The Defense Department has a new cyberspace sandbox for training exercises and for testing the limits of software applications.
The Defense Department Information Assurance Range is designed to provide an operationally realistic simulation of the Global Information Grid, its network services and information assurance/network defense capabilities in a closed environment. It also serves as a virtual training ground for DOD cyber personnel and a testing and evaluation space for new information assurance and network defense technologies, tactics and policies.
Now in its initial operational capability, the DOD IA Range (IAR) can operate as a stand-alone simulator or it can interface and interoperate with other rangesrun by the combatant commands, services and agencies. According to a recent solicitation by the Defense Information Systems Agency, the range operates on a closed network and does not affect operational networks.

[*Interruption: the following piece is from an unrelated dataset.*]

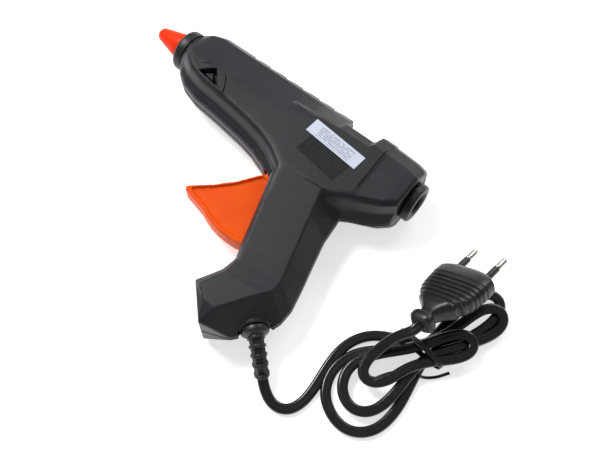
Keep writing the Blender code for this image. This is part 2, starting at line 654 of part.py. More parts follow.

Many of the range’s capabilities emulate those of the National Cyber Range, a program managed by the Defense Advanced Research Projects Agency that will provide a national-level virtual facility for testing software and running network simulations. However, with a six- to eight-year development timeline, many government agencies, especially the DOD, were becoming impatient and began establishing their own testing ranges, Wired Magazines’s Danger Room blog reported.
IAR is not part of the National Cyber Range program, according to DARPA officials.

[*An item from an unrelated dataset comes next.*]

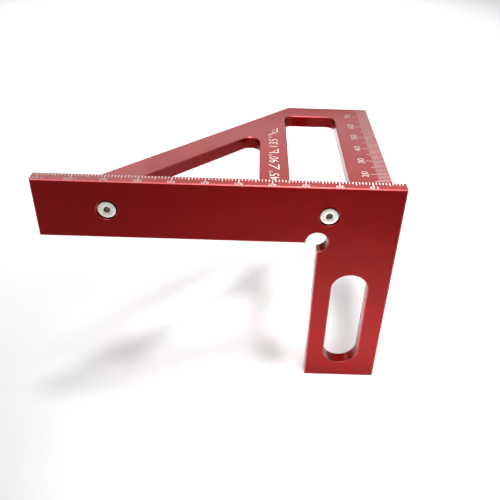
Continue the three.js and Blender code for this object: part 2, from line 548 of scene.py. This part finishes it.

The IAR provides a generic DOD Tier I through Tier III environment for simulation and modeling. Among other things, the range offers a virtual Internet capability consisting of both malicious and friendly websites. According to DISA, scripted threats and live red team attacks can be launched from the virtual Internet into the IAR’s Global Information Grid environment.
Based on an open architecture design, the range can be configured to support the needs of individual exercises and events. This flexibility includes details such as traffic generation, threat injection, operating system types, patch levels, enclave machines and network services. The environment also permits the testing, evaluation and interoperability assessment of enterprise information assurance devices and applications. Virtual enclaves can be created within the range for specific test requirements.
To model an operationally realistic environment, the IAR uses tools such as the Systems Administrator Simulation Trainer (SAST) and Breaking Point. Created by the Pacific Northwest National Laboratory, SAST is a software suite designed to provide a realistic cyber range environment for training personnel, conducting exercises and testing tools.
According to DISA, SAST serves as a framework for building applications to describe and generate network behavior. A capability for the software is the A Network Traffic Synthesizer (ANTS) suite of tools. It includes the Multi-User Traffic Tool that allows ANTS to simulate the behavior of individual users on a network and track overall network traffic; a Coordinated Attack Tool to describe aggressors and generate their behavior; and a Virtual Internet ProvidER, a pack of plug-ins allowing ANTS to describe and provide Internet or local LAN services.
BreakingPoint is designed to model Internet-scale network conditions with real world applications, live security attacks and millions of users. Some of its capabilities include creating high levels of realistic user application traffic; creating simulated network nodes that can interact with the range and make it appear larger; providing realistic network management and service traffic; and creating large volumes of threat traffic. It can play prerecorded scenarios, script test data, support and emulate advanced networking protocols such as MPLS and IPv6, and capture and record traffic across the range for replay. In the 2011 fiscal year, additional capabilities will be added to the range. These include public-key interface, control access cards, a classified environment, DISA NIPRnet hardening services, wireless capabilities, voice over IP, and IPv6.